→ **REQUIREMENT**
Each line from the start of the data below through the one containing "HEIGHT = 9.2" must be reproduced exactly.

→ **DATASET RECORDS**
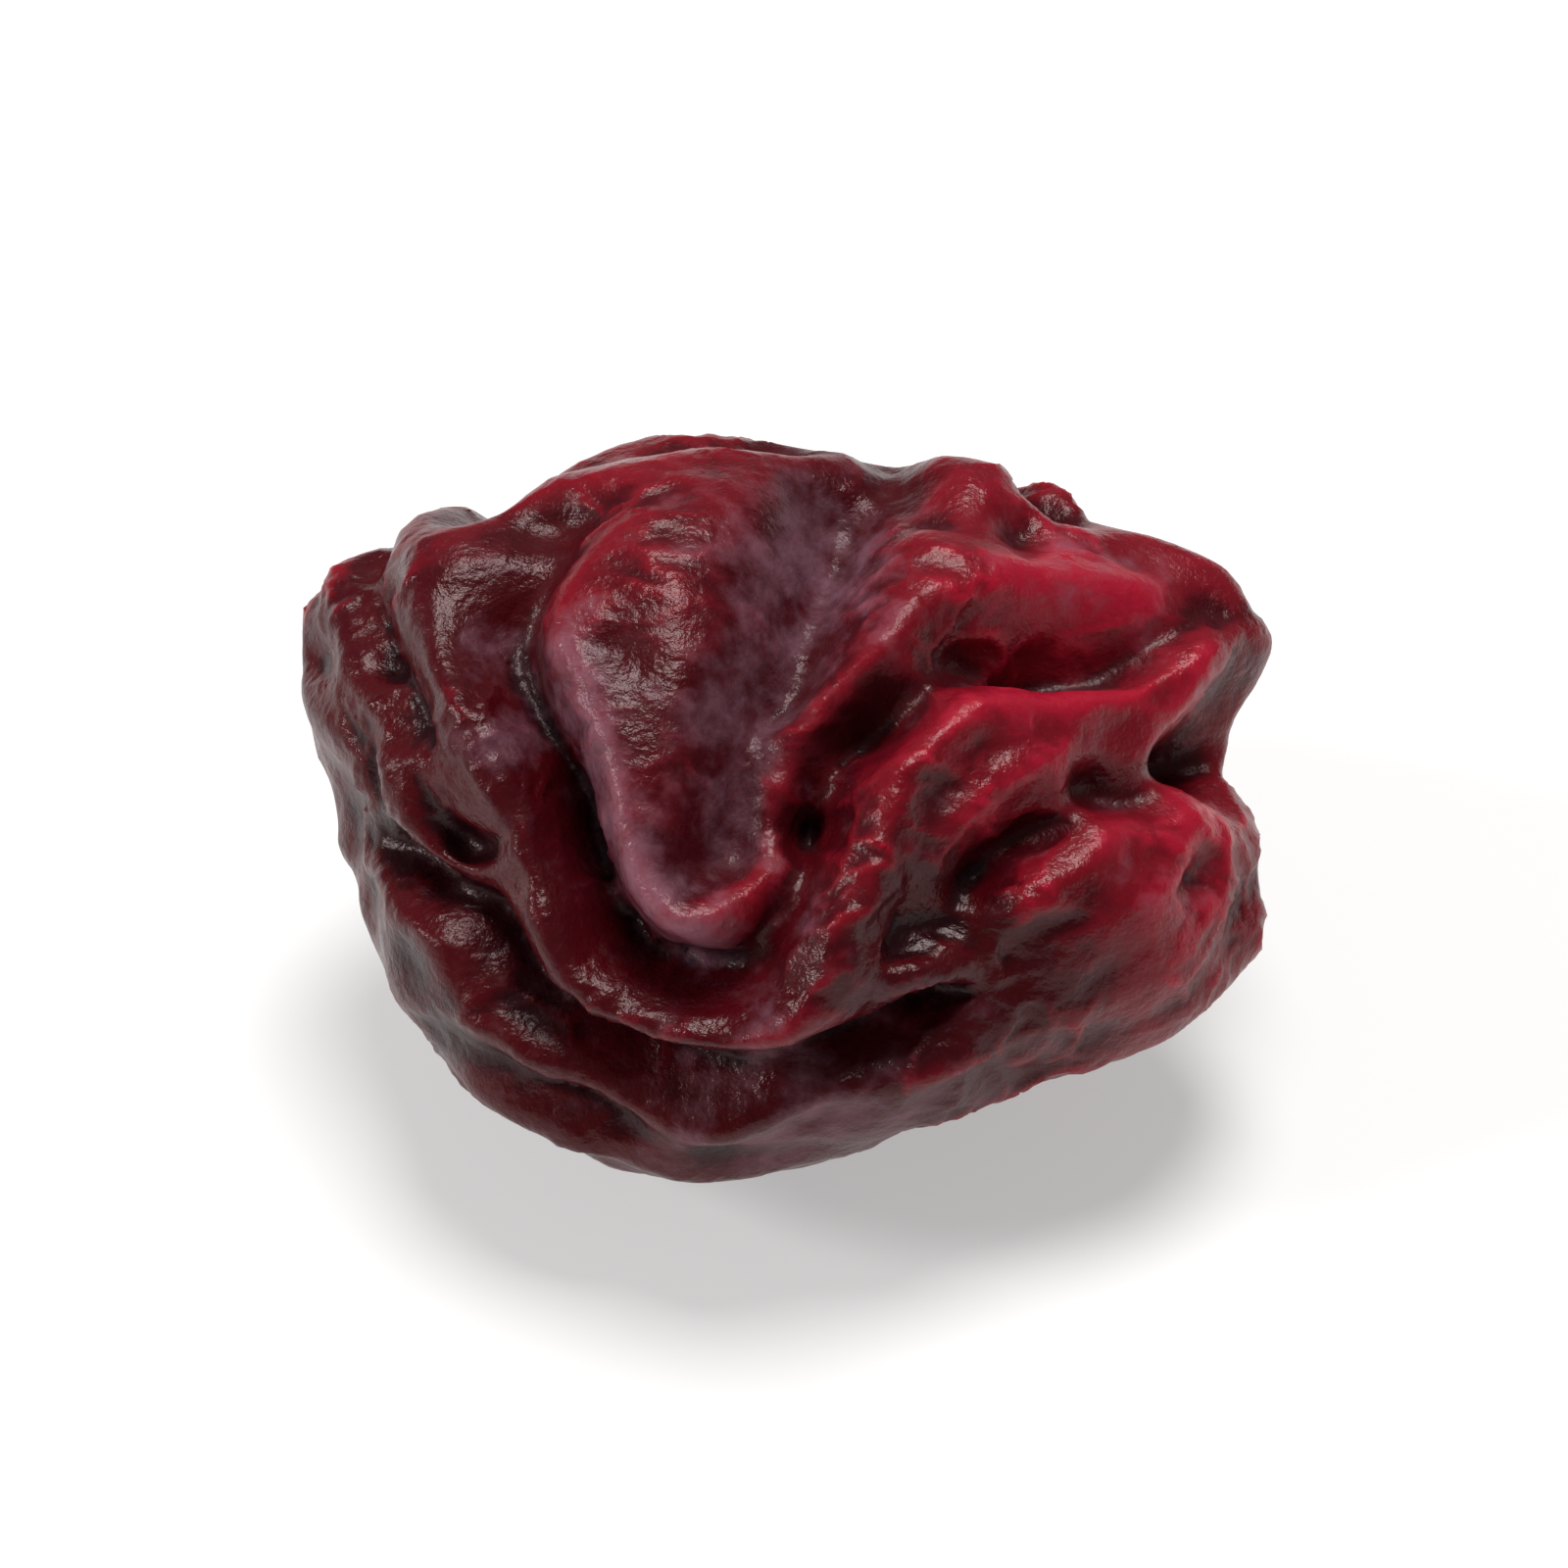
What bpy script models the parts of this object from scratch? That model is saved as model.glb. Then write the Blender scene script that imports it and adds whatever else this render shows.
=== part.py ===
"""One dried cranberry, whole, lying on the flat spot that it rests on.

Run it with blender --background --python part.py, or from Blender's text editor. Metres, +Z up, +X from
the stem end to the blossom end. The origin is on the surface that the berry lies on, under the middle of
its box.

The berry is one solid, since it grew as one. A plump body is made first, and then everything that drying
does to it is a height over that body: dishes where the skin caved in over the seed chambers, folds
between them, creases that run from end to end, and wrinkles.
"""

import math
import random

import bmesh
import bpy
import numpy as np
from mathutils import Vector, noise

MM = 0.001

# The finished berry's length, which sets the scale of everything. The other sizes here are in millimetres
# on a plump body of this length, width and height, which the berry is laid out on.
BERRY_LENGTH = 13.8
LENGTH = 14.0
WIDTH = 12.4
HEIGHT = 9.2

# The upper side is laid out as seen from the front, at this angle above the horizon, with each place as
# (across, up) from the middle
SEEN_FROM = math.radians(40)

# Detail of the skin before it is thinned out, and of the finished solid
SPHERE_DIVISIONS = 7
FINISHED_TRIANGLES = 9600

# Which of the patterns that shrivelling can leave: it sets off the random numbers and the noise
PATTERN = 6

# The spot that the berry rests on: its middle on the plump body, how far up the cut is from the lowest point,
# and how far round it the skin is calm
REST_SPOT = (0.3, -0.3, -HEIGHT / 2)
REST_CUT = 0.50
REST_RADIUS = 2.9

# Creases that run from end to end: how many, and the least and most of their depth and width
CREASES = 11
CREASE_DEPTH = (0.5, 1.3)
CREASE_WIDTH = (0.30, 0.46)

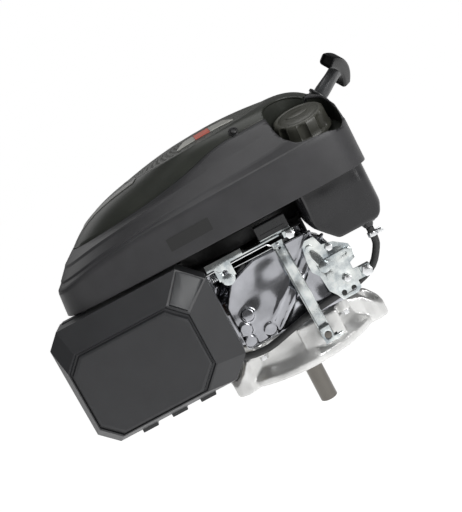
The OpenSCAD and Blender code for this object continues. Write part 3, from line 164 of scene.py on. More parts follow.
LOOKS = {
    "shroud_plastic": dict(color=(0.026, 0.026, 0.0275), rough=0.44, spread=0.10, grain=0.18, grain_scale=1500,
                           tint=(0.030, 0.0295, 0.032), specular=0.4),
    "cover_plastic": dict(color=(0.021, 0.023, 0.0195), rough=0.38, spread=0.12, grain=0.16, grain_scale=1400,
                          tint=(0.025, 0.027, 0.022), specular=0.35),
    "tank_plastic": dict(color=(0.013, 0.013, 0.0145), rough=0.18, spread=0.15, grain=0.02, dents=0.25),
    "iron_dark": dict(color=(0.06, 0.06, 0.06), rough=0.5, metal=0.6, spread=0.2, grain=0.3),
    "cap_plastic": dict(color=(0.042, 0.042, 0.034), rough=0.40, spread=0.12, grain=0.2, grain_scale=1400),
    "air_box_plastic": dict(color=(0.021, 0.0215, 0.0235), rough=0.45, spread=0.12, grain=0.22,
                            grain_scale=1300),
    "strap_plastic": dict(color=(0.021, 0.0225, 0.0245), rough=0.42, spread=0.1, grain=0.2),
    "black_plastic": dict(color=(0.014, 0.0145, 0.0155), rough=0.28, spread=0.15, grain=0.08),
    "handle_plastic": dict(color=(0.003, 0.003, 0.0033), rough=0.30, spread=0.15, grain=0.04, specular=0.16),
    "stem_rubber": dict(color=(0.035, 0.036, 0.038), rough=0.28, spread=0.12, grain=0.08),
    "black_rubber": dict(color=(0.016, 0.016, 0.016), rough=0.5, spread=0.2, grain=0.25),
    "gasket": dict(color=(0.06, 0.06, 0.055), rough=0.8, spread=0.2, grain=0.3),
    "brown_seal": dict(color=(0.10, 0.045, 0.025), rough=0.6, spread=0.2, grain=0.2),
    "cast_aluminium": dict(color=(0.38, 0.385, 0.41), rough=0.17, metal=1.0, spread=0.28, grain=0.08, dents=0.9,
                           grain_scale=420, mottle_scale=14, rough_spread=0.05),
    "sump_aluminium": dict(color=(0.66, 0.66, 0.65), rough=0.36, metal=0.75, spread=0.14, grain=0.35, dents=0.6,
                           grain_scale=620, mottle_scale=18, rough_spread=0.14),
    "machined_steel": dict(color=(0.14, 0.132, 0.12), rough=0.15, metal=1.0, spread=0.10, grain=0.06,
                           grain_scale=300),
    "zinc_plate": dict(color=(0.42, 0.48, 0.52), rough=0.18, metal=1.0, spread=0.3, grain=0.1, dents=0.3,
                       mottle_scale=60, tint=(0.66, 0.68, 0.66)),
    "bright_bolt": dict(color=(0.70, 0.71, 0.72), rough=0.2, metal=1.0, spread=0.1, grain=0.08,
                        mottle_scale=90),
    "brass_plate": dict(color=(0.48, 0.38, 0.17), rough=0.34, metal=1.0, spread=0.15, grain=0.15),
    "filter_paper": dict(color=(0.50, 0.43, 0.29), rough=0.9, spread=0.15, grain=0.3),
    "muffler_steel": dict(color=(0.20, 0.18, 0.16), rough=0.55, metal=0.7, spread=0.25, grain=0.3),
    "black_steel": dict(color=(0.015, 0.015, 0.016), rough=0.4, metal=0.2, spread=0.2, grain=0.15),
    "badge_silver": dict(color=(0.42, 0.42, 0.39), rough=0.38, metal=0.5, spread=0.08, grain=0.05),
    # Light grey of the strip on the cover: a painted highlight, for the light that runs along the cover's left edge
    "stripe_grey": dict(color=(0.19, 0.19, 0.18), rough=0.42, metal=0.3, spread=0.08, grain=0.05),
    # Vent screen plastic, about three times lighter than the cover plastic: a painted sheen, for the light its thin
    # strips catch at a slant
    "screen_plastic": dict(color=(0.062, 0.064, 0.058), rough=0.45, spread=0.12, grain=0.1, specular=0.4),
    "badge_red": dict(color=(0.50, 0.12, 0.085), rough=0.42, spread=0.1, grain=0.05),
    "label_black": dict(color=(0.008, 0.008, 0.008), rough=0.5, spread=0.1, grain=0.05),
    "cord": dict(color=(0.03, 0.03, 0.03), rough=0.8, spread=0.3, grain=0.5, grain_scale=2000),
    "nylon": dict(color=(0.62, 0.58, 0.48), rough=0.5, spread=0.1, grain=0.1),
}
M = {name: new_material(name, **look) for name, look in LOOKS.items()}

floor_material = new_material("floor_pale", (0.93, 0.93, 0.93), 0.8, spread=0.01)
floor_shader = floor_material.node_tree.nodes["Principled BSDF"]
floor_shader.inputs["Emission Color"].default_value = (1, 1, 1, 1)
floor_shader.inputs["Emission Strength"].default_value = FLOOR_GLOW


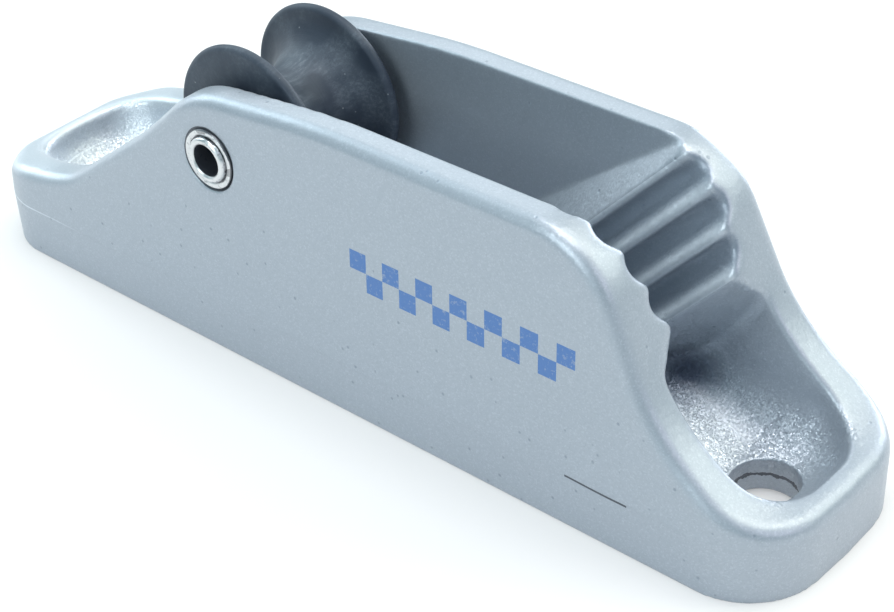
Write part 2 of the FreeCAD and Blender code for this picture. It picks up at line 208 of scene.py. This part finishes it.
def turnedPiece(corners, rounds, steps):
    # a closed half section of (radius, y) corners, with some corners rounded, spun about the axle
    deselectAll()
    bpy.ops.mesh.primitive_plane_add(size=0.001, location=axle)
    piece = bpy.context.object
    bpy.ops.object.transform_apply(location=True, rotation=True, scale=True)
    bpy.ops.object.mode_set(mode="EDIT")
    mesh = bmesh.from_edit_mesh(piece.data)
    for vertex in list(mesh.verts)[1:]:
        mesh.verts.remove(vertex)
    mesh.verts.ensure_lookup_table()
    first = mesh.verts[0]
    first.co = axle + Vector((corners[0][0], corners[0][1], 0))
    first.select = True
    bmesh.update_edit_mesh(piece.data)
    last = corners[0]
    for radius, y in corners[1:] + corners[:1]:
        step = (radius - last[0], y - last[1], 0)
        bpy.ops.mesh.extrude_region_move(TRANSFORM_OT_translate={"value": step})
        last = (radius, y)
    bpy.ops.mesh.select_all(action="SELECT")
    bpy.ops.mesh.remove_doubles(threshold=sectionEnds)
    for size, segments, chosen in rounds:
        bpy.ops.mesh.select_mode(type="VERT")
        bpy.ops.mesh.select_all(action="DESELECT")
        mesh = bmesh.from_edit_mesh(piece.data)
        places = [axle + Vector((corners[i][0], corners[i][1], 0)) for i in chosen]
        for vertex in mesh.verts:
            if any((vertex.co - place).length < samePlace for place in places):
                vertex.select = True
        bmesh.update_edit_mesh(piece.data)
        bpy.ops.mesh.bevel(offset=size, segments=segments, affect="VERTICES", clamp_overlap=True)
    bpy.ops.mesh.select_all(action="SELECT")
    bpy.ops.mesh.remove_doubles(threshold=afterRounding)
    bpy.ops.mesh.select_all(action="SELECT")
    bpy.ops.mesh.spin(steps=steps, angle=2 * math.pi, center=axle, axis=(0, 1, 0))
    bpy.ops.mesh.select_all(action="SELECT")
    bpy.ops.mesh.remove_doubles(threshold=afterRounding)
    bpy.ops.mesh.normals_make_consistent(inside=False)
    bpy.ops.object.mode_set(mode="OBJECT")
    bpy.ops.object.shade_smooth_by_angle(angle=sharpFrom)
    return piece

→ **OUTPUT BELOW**
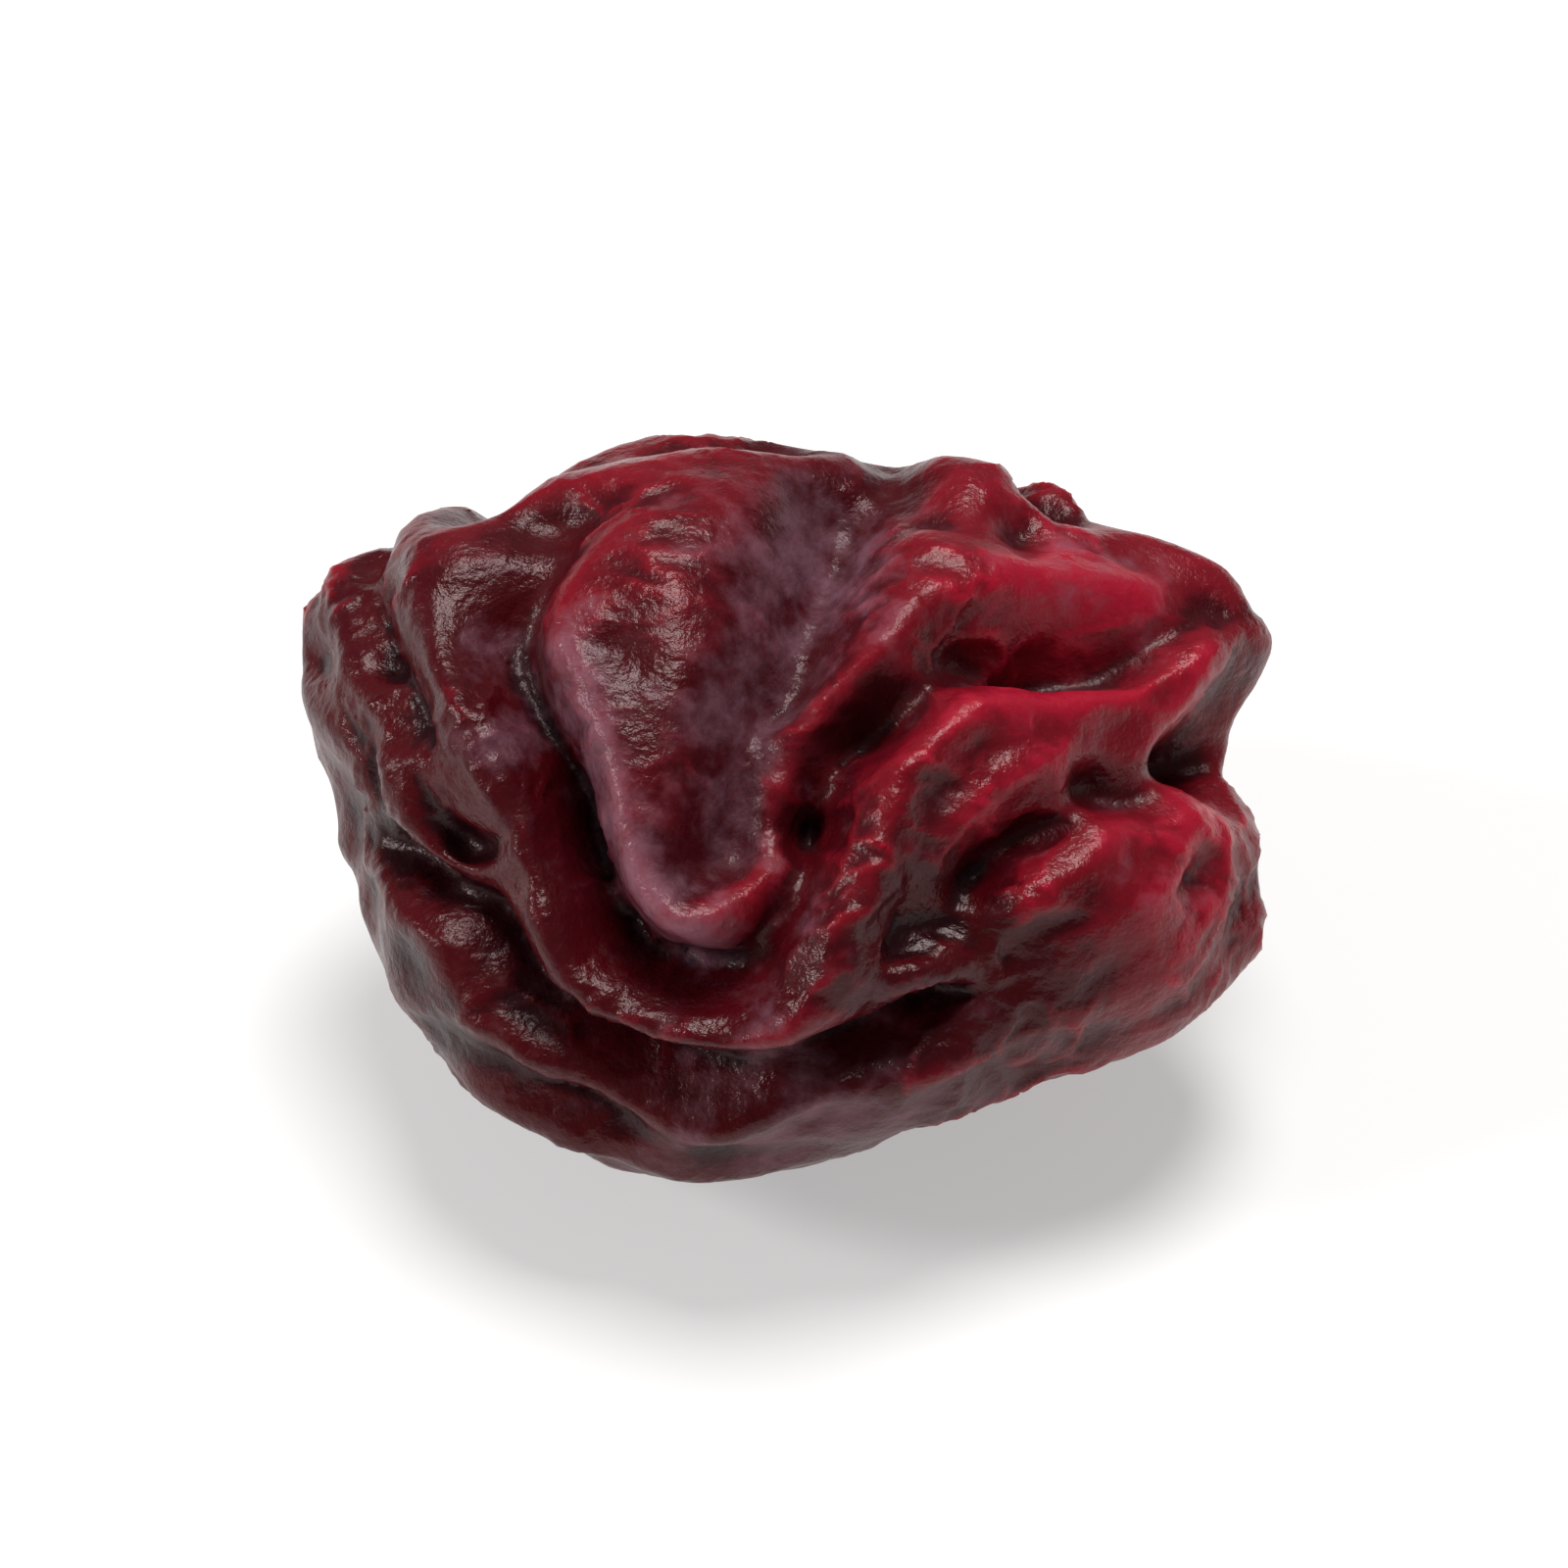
What bpy script models the parts of this object from scratch? That model is saved as model.glb. Then write the Blender scene script that imports it and adds whatever else this render shows.
=== part.py ===
"""One dried cranberry, whole, lying on the flat spot that it rests on.

Run it with blender --background --python part.py, or from Blender's text editor. Metres, +Z up, +X from
the stem end to the blossom end. The origin is on the surface that the berry lies on, under the middle of
its box.

The berry is one solid, since it grew as one. A plump body is made first, and then everything that drying
does to it is a height over that body: dishes where the skin caved in over the seed chambers, folds
between them, creases that run from end to end, and wrinkles.
"""

import math
import random

import bmesh
import bpy
import numpy as np
from mathutils import Vector, noise

MM = 0.001

# The finished berry's length, which sets the scale of everything. The other sizes here are in millimetres
# on a plump body of this length, width and height, which the berry is laid out on.
BERRY_LENGTH = 13.8
LENGTH = 14.0
WIDTH = 12.4
HEIGHT = 9.2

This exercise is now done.